**PROVIDED DATA**

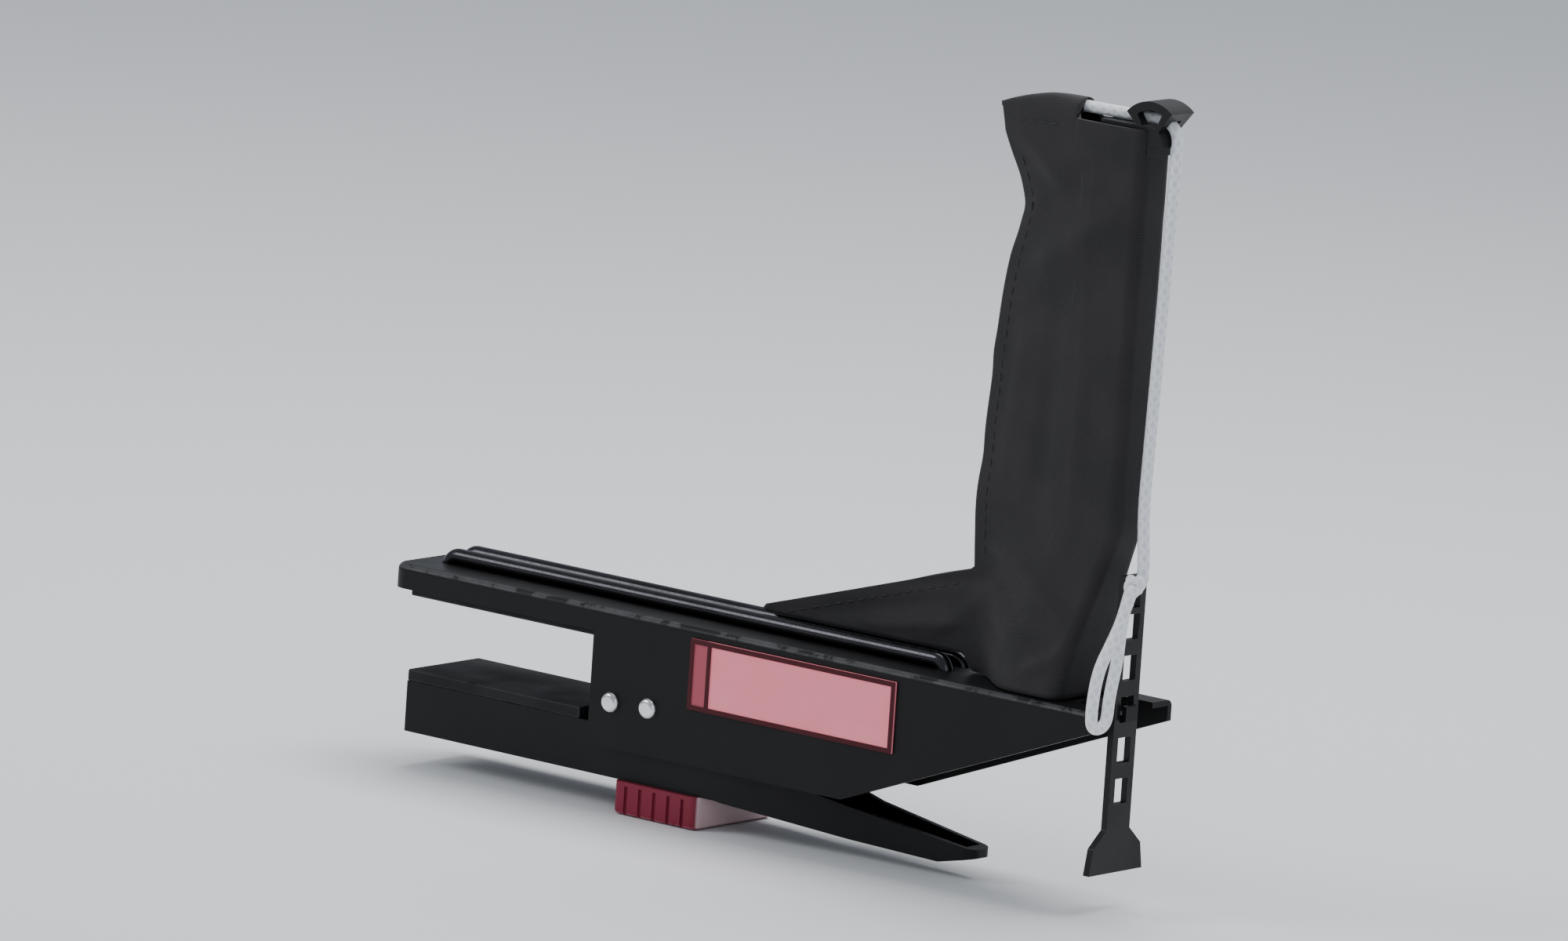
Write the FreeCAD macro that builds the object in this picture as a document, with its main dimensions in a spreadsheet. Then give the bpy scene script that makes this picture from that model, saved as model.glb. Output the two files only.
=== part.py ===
import FreeCAD, Part
import Sketcher
import os
from math import acos, atan2, cos, hypot, pi, sin, tan

# Sprung clamp that holds one end of a table tennis net.
# X runs outwards across the table's side edge, Y along the table, Z up. The origin is the middle
# of the upper seat, on the playing surface. Lengths are in millimetres. Reaches are measured from
# the table's side edge: positive outwards, and "inner" ones inwards over the table.

SIZES = {
    # Seat and board
    "seat_length": 60.0,       # both pads, inwards from the table's edge
    "board": 19.0,             # thickness of the board between the pads
    # Upper arm, pressed from sheet
    "plate": 1.5,              # sheet thickness of the arm and the lever
    "arm_overhang": 6.0,       # inwards beyond the pads
    "arm_outer": 160.0,
    "arm_top": 8.0,            # top of the web above the playing surface
    "arm_width": 32.0,
    "rim_depth": 6.3,          # flange over the table, below the web's top
    "nose_depth": 5.3,         # flange at the outer end
    "skirt_low": 27.0,         # flange outside the table, below the playing surface
    "skirt_gap": 2.0,
    "skirt_end": 84.0,         # the skirt's low edge rises from here to the nose
    "fold_radius": 1.8,
    "tip_radius": 5.0,
    # Hook that holds the ladder strap
    "notch_reach": 148.2,
    "notch_width": 16.4,
    "hook_width": 4.4,
    "hook_drop": 2.3,
    "hook_lip": 1.2,
    # Rubber pads
    "pad_play": 0.2,
    "stop_thick": 3.0,         # lip of the upper pad against the table's edge
    "stop_depth": 9.0,
    "lower_pad": 3.0,
    "pad_key": 4.0,
    # Lever
    "lever_play": 0.8,         # between the lever and the arm's flanges, each side
    "lever_low": 35.0,
    "drop_reach": 42.0,        # the handle starts to fall here
    "taper_reach": 45.0,       # and to narrow here
    "grip_reach": 80.0,
    "grip_low": 38.7,
    "grip_top": 30.6,
    "grip_width": 14.0,
    "heel_reach": 107.0,
    "heel_low": 39.8,
    "lever_end": 117.2,
    "tip_low": 37.6,
    "tip_top": 35.4,
    "tip_width": 8.0,
    "waist_reach": 30.0,
    "waist_top": 21.5,
    "ear_width": 13.0,
    "ear_height": 6.5,
    "ear_radius": 6.0,
    # Pins
    "pivot_reach": 9.0,
    "pivot_low": 15.5,
    "spring_reach": 21.2,
    "spring_low": 15.0,
    "pin_radius": 2.0,
    "pin_head": 2.7,
    "head_height": 1.4,
    "running": 0.05,           # radial clearance of what turns or slides
    "bush_radius": 3.2,
    "washer_radius": 5.0,
    "washer_play": 0.05,
    "spacer_radius": 2.8,
    # Torsion spring
    "coil_radius": 5.4,
    "wire": 2.2,
    "coil_pitch": 2.7,
    "coil_turns": 5.0,
    "leg_length": 28.0,
    "leg_gap": 0.3,
    # Moulded cover under the lever
    "cover_reach": 11.0,
    "cover_length": 27.0,
    "cover_width": 31.0,
    "cover_height": 8.3,
    "cover_wall": 3.5,
    "cover_floor": 2.0,
    "cover_radius": 2.0,
    "groove_width": 1.2,
    "groove_depth": 0.6,
    "groove_pitch": 4.6,
    "groove_count": 5.0,
    "boss_spread": 8.6,
    "boss_radius": 3.2,
    "screw_radius": 1.5,
    "screw_head": 2.6,
    "screw_sink": 1.6,
    "screw_slot": 0.7,
    "window_length": 12.0,
    "window_width": 7.0,
    # Wire rails that steady the foot of the net
    "rail_wire": 4.0,
    "rail_spread": 7.2,
    "rail_inset": 3.3,         # inner feet, from the pads' inner end
    "rail_outer": 104.6,
    "rail_bend": 3.0,
    "rail_foot": 5.4,
    "rail_play": 0.2,
    # Badges
    "badge_reach": 34.0,
    "badge_length": 65.5,
    "badge_top": 5.2,
    "badge_height": 18.0,
    "badge_thick": 0.8,
    "badge_rim": 1.3,
    "badge_sink": 0.3,
    "badge_stripe": 4.2,
    # Post
    "post_outer": 154.2,
    "post_width": 13.0,
    "post_depth": 9.0,
    "post_wall": 1.5,
    "post_corner": 1.5,
    "post_shift": 12.0,        # crank between the foot and the upright
    "post_foot": 12.0,
    "crank_low": 27.0,
    "crank_high": 52.0,
    "post_top": 143.0,
    # Socket, screw and nut of the post's height adjustment
    "socket_wall": 1.8,
    "socket_top": 23.0,
    "socket_flange": 5.5,
    "flange_thick": 2.0,
    "rivet_radius": 1.5,
    "rivet_head": 2.4,
    "rivet_height": 1.0,
    "thread_radius": 2.5,
    "height_head": 4.2,
    "height_head_thick": 2.6,
    "height_slot": 1.0,
    "height_screw_top": 25.0,
    "clip_radius": 4.3,
    "clip_thick": 0.8,
    "nut_low": 13.0,
    "nut_thick": 6.0,
    # Head of the post
    "cord": 3.0,
    "cord_rise": 9.2,          # from the post's top to the cord's centre line
    "bend_radius": 5.4,        # where the cord turns down over the head
    "bend_stand": 2.0,         # middle of that bend, beyond the post's outer face
    "plug_depth": 9.0,
    "arch_radius": 10.0,
    "arch_width": 8.8,
    "arch_start": 50.0,        # degrees above the horizontal
    "arch_end": 138.0,
    "arch_bridge": 2.2,        # what the side windows leave over the cord
    "arch_leg": 15.0,          # degrees of each leg
    "arch_sill": 0.6,          # foot of the windows, above the saddle
    "cord_play": 0.35,
    "nose_skirt": 1.0,
    "cross_pin": 1.25,
    # Fabric sleeve
    "cloth": 1.2,
    "cloth_play": 0.3,
    "seam_width": 9.0,         # both layers sewn together at the inner edge
    "hem_cover": 0.7,          # cloth over the cord in the hem
    "sleeve_low": 8.4,
    "sleeve_rise": 7.3,        # from the post's top
    "hem_inner": 116.0,
    "hem_outer": 132.0,
    "hem_rise": 5.6,           # from the post's top
    "gusset_inner": 44.0,
    "gusset_fold": 108.8,
    "gusset_outer": 114.0,
    "gusset_tip": 14.0,
    "gusset_top": 33.8,
    "gusset_thick": 2.4,
    # Ladder strap
    "strap_reach": 156.5,
    "strap_thick": 2.0,
    "strap_width": 9.0,
    "strap_top": 40.2,
    "strap_low": 33.7,
    "tab_width": 21.0,
    "tab_upper": 18.6,         # width at the tab's shoulders
    "tab_shoulder": 6.6,
    "tab_height": 10.8,
    "hole_width": 5.0,
    "hole_height": 6.3,
    "hole_pitch": 10.2,
    "hole_count": 5.0,
    "eye_width": 4.4,
    "eye_height": 6.4,
    "hook_play": 0.35,
    "eye_level": 35.3,
    "knot_radius": 2.6,
    "knot_rise": 3.3,          # above the middle of the eye
    "knot_side": 4.2,          # towards the near side, as the tail pulls it
    "cord_start": 33.7,        # inside the hem, from the post's outer face
    "tail_spread": 6.9,        # between the two strands near the foot of the tail's loop
}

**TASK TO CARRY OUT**
Repeat the material from above exactly, word for word.

**TASK RESPONSE**
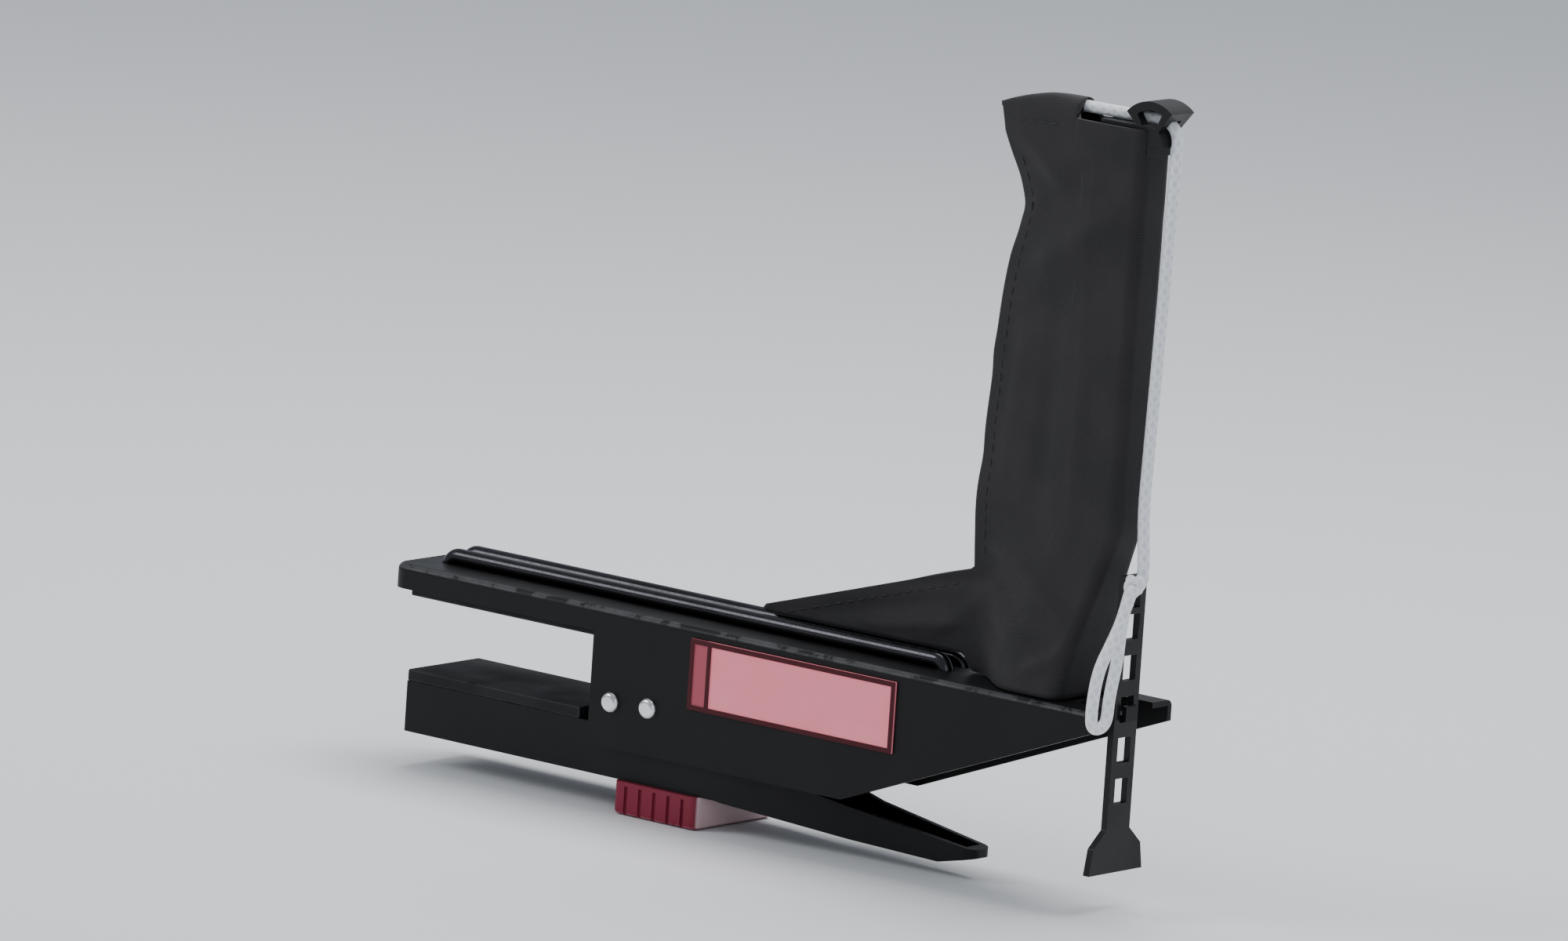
Write the FreeCAD macro that builds the object in this picture as a document, with its main dimensions in a spreadsheet. Then give the bpy scene script that makes this picture from that model, saved as model.glb. Output the two files only.
=== part.py ===
import FreeCAD, Part
import Sketcher
import os
from math import acos, atan2, cos, hypot, pi, sin, tan

# Sprung clamp that holds one end of a table tennis net.
# X runs outwards across the table's side edge, Y along the table, Z up. The origin is the middle
# of the upper seat, on the playing surface. Lengths are in millimetres. Reaches are measured from
# the table's side edge: positive outwards, and "inner" ones inwards over the table.

SIZES = {
    # Seat and board
    "seat_length": 60.0,       # both pads, inwards from the table's edge
    "board": 19.0,             # thickness of the board between the pads
    # Upper arm, pressed from sheet
    "plate": 1.5,              # sheet thickness of the arm and the lever
    "arm_overhang": 6.0,       # inwards beyond the pads
    "arm_outer": 160.0,
    "arm_top": 8.0,            # top of the web above the playing surface
    "arm_width": 32.0,
    "rim_depth": 6.3,          # flange over the table, below the web's top
    "nose_depth": 5.3,         # flange at the outer end
    "skirt_low": 27.0,         # flange outside the table, below the playing surface
    "skirt_gap": 2.0,
    "skirt_end": 84.0,         # the skirt's low edge rises from here to the nose
    "fold_radius": 1.8,
    "tip_radius": 5.0,
    # Hook that holds the ladder strap
    "notch_reach": 148.2,
    "notch_width": 16.4,
    "hook_width": 4.4,
    "hook_drop": 2.3,
    "hook_lip": 1.2,
    # Rubber pads
    "pad_play": 0.2,
    "stop_thick": 3.0,         # lip of the upper pad against the table's edge
    "stop_depth": 9.0,
    "lower_pad": 3.0,
    "pad_key": 4.0,
    # Lever
    "lever_play": 0.8,         # between the lever and the arm's flanges, each side
    "lever_low": 35.0,
    "drop_reach": 42.0,        # the handle starts to fall here
    "taper_reach": 45.0,       # and to narrow here
    "grip_reach": 80.0,
    "grip_low": 38.7,
    "grip_top": 30.6,
    "grip_width": 14.0,
    "heel_reach": 107.0,
    "heel_low": 39.8,
    "lever_end": 117.2,
    "tip_low": 37.6,
    "tip_top": 35.4,
    "tip_width": 8.0,
    "waist_reach": 30.0,
    "waist_top": 21.5,
    "ear_width": 13.0,
    "ear_height": 6.5,
    "ear_radius": 6.0,
    # Pins
    "pivot_reach": 9.0,
    "pivot_low": 15.5,
    "spring_reach": 21.2,
    "spring_low": 15.0,
    "pin_radius": 2.0,
    "pin_head": 2.7,
    "head_height": 1.4,
    "running": 0.05,           # radial clearance of what turns or slides
    "bush_radius": 3.2,
    "washer_radius": 5.0,
    "washer_play": 0.05,
    "spacer_radius": 2.8,
    # Torsion spring
    "coil_radius": 5.4,
    "wire": 2.2,
    "coil_pitch": 2.7,
    "coil_turns": 5.0,
    "leg_length": 28.0,
    "leg_gap": 0.3,
    # Moulded cover under the lever
    "cover_reach": 11.0,
    "cover_length": 27.0,
    "cover_width": 31.0,
    "cover_height": 8.3,
    "cover_wall": 3.5,
    "cover_floor": 2.0,
    "cover_radius": 2.0,
    "groove_width": 1.2,
    "groove_depth": 0.6,
    "groove_pitch": 4.6,
    "groove_count": 5.0,
    "boss_spread": 8.6,
    "boss_radius": 3.2,
    "screw_radius": 1.5,
    "screw_head": 2.6,
    "screw_sink": 1.6,
    "screw_slot": 0.7,
    "window_length": 12.0,
    "window_width": 7.0,
    # Wire rails that steady the foot of the net
    "rail_wire": 4.0,
    "rail_spread": 7.2,
    "rail_inset": 3.3,         # inner feet, from the pads' inner end
    "rail_outer": 104.6,
    "rail_bend": 3.0,
    "rail_foot": 5.4,
    "rail_play": 0.2,
    # Badges
    "badge_reach": 34.0,
    "badge_length": 65.5,
    "badge_top": 5.2,
    "badge_height": 18.0,
    "badge_thick": 0.8,
    "badge_rim": 1.3,
    "badge_sink": 0.3,
    "badge_stripe": 4.2,
    # Post
    "post_outer": 154.2,
    "post_width": 13.0,
    "post_depth": 9.0,
    "post_wall": 1.5,
    "post_corner": 1.5,
    "post_shift": 12.0,        # crank between the foot and the upright
    "post_foot": 12.0,
    "crank_low": 27.0,
    "crank_high": 52.0,
    "post_top": 143.0,
    # Socket, screw and nut of the post's height adjustment
    "socket_wall": 1.8,
    "socket_top": 23.0,
    "socket_flange": 5.5,
    "flange_thick": 2.0,
    "rivet_radius": 1.5,
    "rivet_head": 2.4,
    "rivet_height": 1.0,
    "thread_radius": 2.5,
    "height_head": 4.2,
    "height_head_thick": 2.6,
    "height_slot": 1.0,
    "height_screw_top": 25.0,
    "clip_radius": 4.3,
    "clip_thick": 0.8,
    "nut_low": 13.0,
    "nut_thick": 6.0,
    # Head of the post
    "cord": 3.0,
    "cord_rise": 9.2,          # from the post's top to the cord's centre line
    "bend_radius": 5.4,        # where the cord turns down over the head
    "bend_stand": 2.0,         # middle of that bend, beyond the post's outer face
    "plug_depth": 9.0,
    "arch_radius": 10.0,
    "arch_width": 8.8,
    "arch_start": 50.0,        # degrees above the horizontal
    "arch_end": 138.0,
    "arch_bridge": 2.2,        # what the side windows leave over the cord
    "arch_leg": 15.0,          # degrees of each leg
    "arch_sill": 0.6,          # foot of the windows, above the saddle
    "cord_play": 0.35,
    "nose_skirt": 1.0,
    "cross_pin": 1.25,
    # Fabric sleeve
    "cloth": 1.2,
    "cloth_play": 0.3,
    "seam_width": 9.0,         # both layers sewn together at the inner edge
    "hem_cover": 0.7,          # cloth over the cord in the hem
    "sleeve_low": 8.4,
    "sleeve_rise": 7.3,        # from the post's top
    "hem_inner": 116.0,
    "hem_outer": 132.0,
    "hem_rise": 5.6,           # from the post's top
    "gusset_inner": 44.0,
    "gusset_fold": 108.8,
    "gusset_outer": 114.0,
    "gusset_tip": 14.0,
    "gusset_top": 33.8,
    "gusset_thick": 2.4,
    # Ladder strap
    "strap_reach": 156.5,
    "strap_thick": 2.0,
    "strap_width": 9.0,
    "strap_top": 40.2,
    "strap_low": 33.7,
    "tab_width": 21.0,
    "tab_upper": 18.6,         # width at the tab's shoulders
    "tab_shoulder": 6.6,
    "tab_height": 10.8,
    "hole_width": 5.0,
    "hole_height": 6.3,
    "hole_pitch": 10.2,
    "hole_count": 5.0,
    "eye_width": 4.4,
    "eye_height": 6.4,
    "hook_play": 0.35,
    "eye_level": 35.3,
    "knot_radius": 2.6,
    "knot_rise": 3.3,          # above the middle of the eye
    "knot_side": 4.2,          # towards the near side, as the tail pulls it
    "cord_start": 33.7,        # inside the hem, from the post's outer face
    "tail_spread": 6.9,        # between the two strands near the foot of the tail's loop
}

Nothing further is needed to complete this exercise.